Tout d'abord, nous sommes touchés, comme chacun, par l'horreur de ces évènements et leurs conséquences humaines. Nous nous associons à la douleur de tous ceux qui ont été frappés par ces attentats.
Nous tenons également à marquer dans le marbre que nos motivations pour créer cette maison d'édition sont des valeurs d'éducation, de tolérance, de culture, de partage et de liberté d'expression. Nous avons choisi de les promouvoir à travers un unique genre littéraire : le roman. D'autres choix étaient possibles, tout aussi respectables. Nous tenons à vous expliquer comment ces valeurs nous guident.
Nous croyons fermement que le roman, qui nous entraîne dans une fiction et nous fait rêver, permet à tous, en respectant la culture de chacun, de nous plonger dans un autre univers propice aux rêves et à la réflexion. Chacun peut ainsi prendre dans sa lecture des idées ou de vivre des émotions qui lui permettront de s'élever vers un autre lui-même plus tolérant, ouvert à la différence, que cette dernière soit culturelle ou de toute autre nature, plus philosophe. Le rêve permet l'évasion, l'utilisation de l'imagination et de la créativité, et donc génère de l'espoir. La réflexion naît de cette confrontation, pacifique, entre le lecteur et une autre vision du monde.

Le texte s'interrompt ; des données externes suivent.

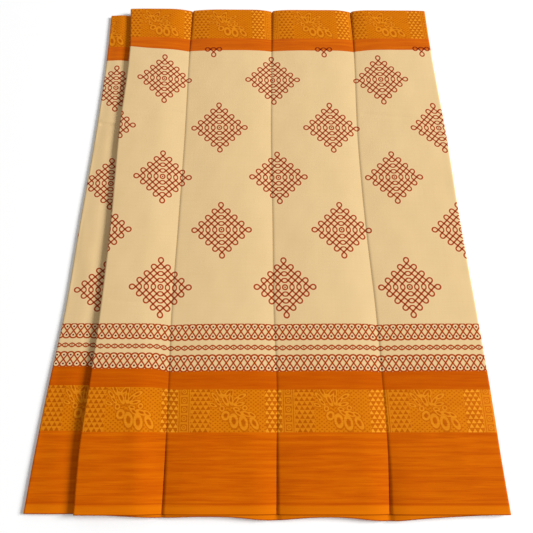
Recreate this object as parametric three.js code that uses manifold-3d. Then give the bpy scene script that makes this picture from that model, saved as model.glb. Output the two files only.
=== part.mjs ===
import * as THREE from 'three';
import { mergeVertices } from 'three/addons/utils/BufferGeometryUtils.js';
import Module from 'manifold-3d';

// A cotton saree folded lengthwise into a flat stack and opened out again by two folds,
// so that four pleats of its face lie side by side over the rest of the cloth.
// Millimetres. X runs across the pleats, Y from selvedge to selvedge, Z up from the table.
// The origin is on the table under the middle of the stack.

// Cloth
const CLOTH_WIDTH = 1105; // selvedge to selvedge, a 44 inch loom width with its starch
const WALL = 1.2; // cloth with its starch and nap, as a wall
const GAP = 0.3; // left between pieces that touch
const HEM_REACH = 10; // how far a lower layer's hem shows past the near selvedge

// Selvedges of the top layer, set so that the stack with its hem is centred on the origin
const FAR = (CLOTH_WIDTH + HEM_REACH) / 2;
const NEAR = FAR - CLOTH_WIDTH;
const FAR_SLANT = 5; // the far selvedge lies a little nearer at its right end
const UNDER_FAR = FAR - 11; // the pleat beneath has slid back at the far selvedge
const UNDER_NEAR = NEAR + 1;

// Where the folds run, seen from above: a row for each station from the near selvedge
const FOLD_LINES = [
  { y: -547, under: -424.5, front: -334, crease1: -183, crease2: 17, crease3: 213.5, right: 424.5 },
  { y: -450, under: -419, front: -336, crease1: -182, crease2: 18, crease3: 217.5, right: 420 },
  { y: -330, under: -410, front: -330, crease1: -183, crease2: 19, crease3: 216, right: 416.5 },
  { y: -200, under: -398, front: -325, crease1: -185.5, crease2: 14, crease3: 213, right: 411 },
  { y: 10, under: -388.5, front: -322, crease1: -182.5, crease2: 12, crease3: 203, right: 401 },
  { y: 190, under: -379.5, front: -324.5, crease1: -180, crease2: 9.5, crease3: 199, right: 396 },
  { y: 450, under: -373.5, front: -320, crease1: -180, crease2: 11.5, crease3: 203, right: 384 },
  { y: 557, under: -375, front: -327.5, crease1: -179, crease2: 12, crease3: 201.5, right: 382 },
];

// Height of the stack's face: lower at the selvedges, fuller from END_RUN inwards
const END_HEIGHT = 13;
const MIDDLE_HEIGHT = 17;
const END_RUN = 170;
const EDGE_DROP = 2; // the face eases down towards its two outer folds
const EDGE_RUN = 45;

// Each crease is a valley, with a long easy side to its left and a short steep one to its right
const EASY_SIDE = 92;
const STEEP_SIDE = 44;
const CREASE_BEND = 2.2;
const CREASES = [
  { line: 'crease1', endFloor: 9.5, middleFloor: 7 },
  { line: 'crease2', endFloor: 9.5, middleFloor: 9 },
  { line: 'crease3', endFloor: 9, middleFloor: 8 },
];

// Pleats of the face, left to right, between the lines that bound them
const PLEATS = [
  { name: 'pleat_1', left: 'front', right: 'crease1', rise: 1.5, color: 0xe3c48f },
  { name: 'pleat_2', left: 'crease1', right: 'crease2', rise: 0, color: 0xe1c28d },
  { name: 'pleat_3', left: 'crease2', right: 'crease3', rise: 0.4, color: 0xe3c48f },
  { name: 'pleat_4', left: 'crease3', right: 'right', rise: 0, color: 0xe2c38e },
];

// The pleat beneath, on the lower half of the stack
const UNDER_TOP = 6;
const UNDER_CROWN = 1.4;
const TUCK = 46; // how far it runs in under pleat 1, and how far pleat 1 turns back under itself

// Outer folds: half the depth of each turn across the stack, and the lip left on the table
const FRONT_TURN = 6;
const RIGHT_TURN = 12;
const UNDER_TURN = 4;
const LIP = 24;

// The lower layer's hem at the near selvedge, furthest out at the creases
const HEM_ROOT = NEAR + 46;
const HEM_EASE = 8; // over which the layers behind the hem rise to the face again
const HEM_DROOP = 0.12;
const HEM_LEFT = -304;
const HEM_RIGHT = 390;
const HEM_WAVES = [
  { at: -185, reach: 4.6, spread: 70 },
  { at: -80, reach: 1.8, spread: 50 },
  { at: 5, reach: 8, spread: 55 },
  { at: 90, reach: 3, spread: 70 },
  { at: 210, reach: 9.8, spread: 62 },
  { at: 300, reach: 3.2, spread: 60 },
];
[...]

L'objectif avoué de la démarche littéraire, qu'elle soit consciente ou inconsciente, est de partager chez le lecteur un don pour la relativité face à sa propre subjectivité. En un mot, apprendre à favoriser le dialogue entre des personnes différentes par la compréhension réciproque des unes avec les autres.
Au-delà de la barbarie des actes perpétrés par des tueurs sans conscience, ce sont ces valeurs qui sont atteintes. Ce sont nos valeurs et nos idéaux d'éducation et de culture qui sont attaqués. C'est le rêve et la réflexion, l'espoir que l'on essaie d'assassiner. Si demain, Daesh était au pouvoir, il n'y aurait plus de livre, plus d'idée différente, la femme retournerait à l'infériorité à laquelle elle a été cantonnée pendant des millénaires d'histoire, la parole dissidente sera tranchée définitivement : nous serons contraints de vivre dans un désert d'inculture, d'intolérance et de bêtise. Cela n'a rien à voir avec une religion quelconque, c'est simplement un groupe qui souhaite asseoir son pouvoir par la force et le maintenir par l'abêtissement des populations qui lui seraient asservies.
Nous mettons donc en garde solennellement toute tentative d'amalgame qui pourrait être réalisée, toute condamnation hâtive de telle minorité de la population ou d'êtres humains comme étant "responsables." Réaliser un tel raccourci d'idée est exactement l'objectif de ce groupe, tentant d'instiller la crainte dans nos cœurs et la bêtise dans nos têtes. Il faut répondre à leurs atteintes, chacun à notre niveau, par plus de dialogue, de culture, de lecture et tenter de comprendre comment des personnes peuvent finir par haïr d'autres êtres humains au point de les massacrer et de haïr eux-mêmes leur propre vie au point de la supprimer. Nous avons probablement une responsabilité collective à cette haine apparue dans le cœur d'hommes, qui peuvent être français, pour qu'ils tournent des armes contre des autres hommes, même citoyens de leurs propres pays.
Parce que notre métier d'éditeur est celui de propager la culture, nous avons ouvert un espace de libre expression à nos auteurs en leur indiquant qu'ils pouvaient l'utiliser comme bon leur semble : l'Atrium. Deux auteurs ont naturellement et immédiatement réagi en utilisant cette tribune mise à leur disposition. Il y a des émotions et de la réflexion dans leur texte, chacun l'exprimant à sa manière.
Pourriture(s) de Camille Eelen
Sans nom, sang visage de Jean-François Joubert
Nous sommes fiers de nos auteurs qui renouent ainsi avec la grande tradition française des intellectuels. Loin des amalgames, leurs écrits survolent les évènements et incitent, que ce soit directement ou indirectement, à plus de culture et de tolérance. C'est le monde dans lequel nous voulons vivre. C'est un monde dans lequel tout le monde devrait vouloir vivre. Ceux qui marchent à rebours d'un tel projet de civilisation ne doivent pas être montrés du doigt, même si la colère, les émotions et la peur peuvent nous y conduire naturellement... Non, ils doivent être accompagnés pour leur expliquer tout l'obscurantisme et l'impasse de leur projet de société, tenter de comprendre comment ils ont pu en arriver à de tels raisonnements absurdes afin de les aider à en sortir et apprendre à nos enfants, les acteurs du monde de demain, à ne pas basculer dans de telles extrémités.
« Vous, apprenez à voir, plutôt que de rester les yeux ronds... Le ventre est encore fécond, d'où a surgi la bête immonde » (La résistible ascension d'Arturo Ui, Bertolt Brecht).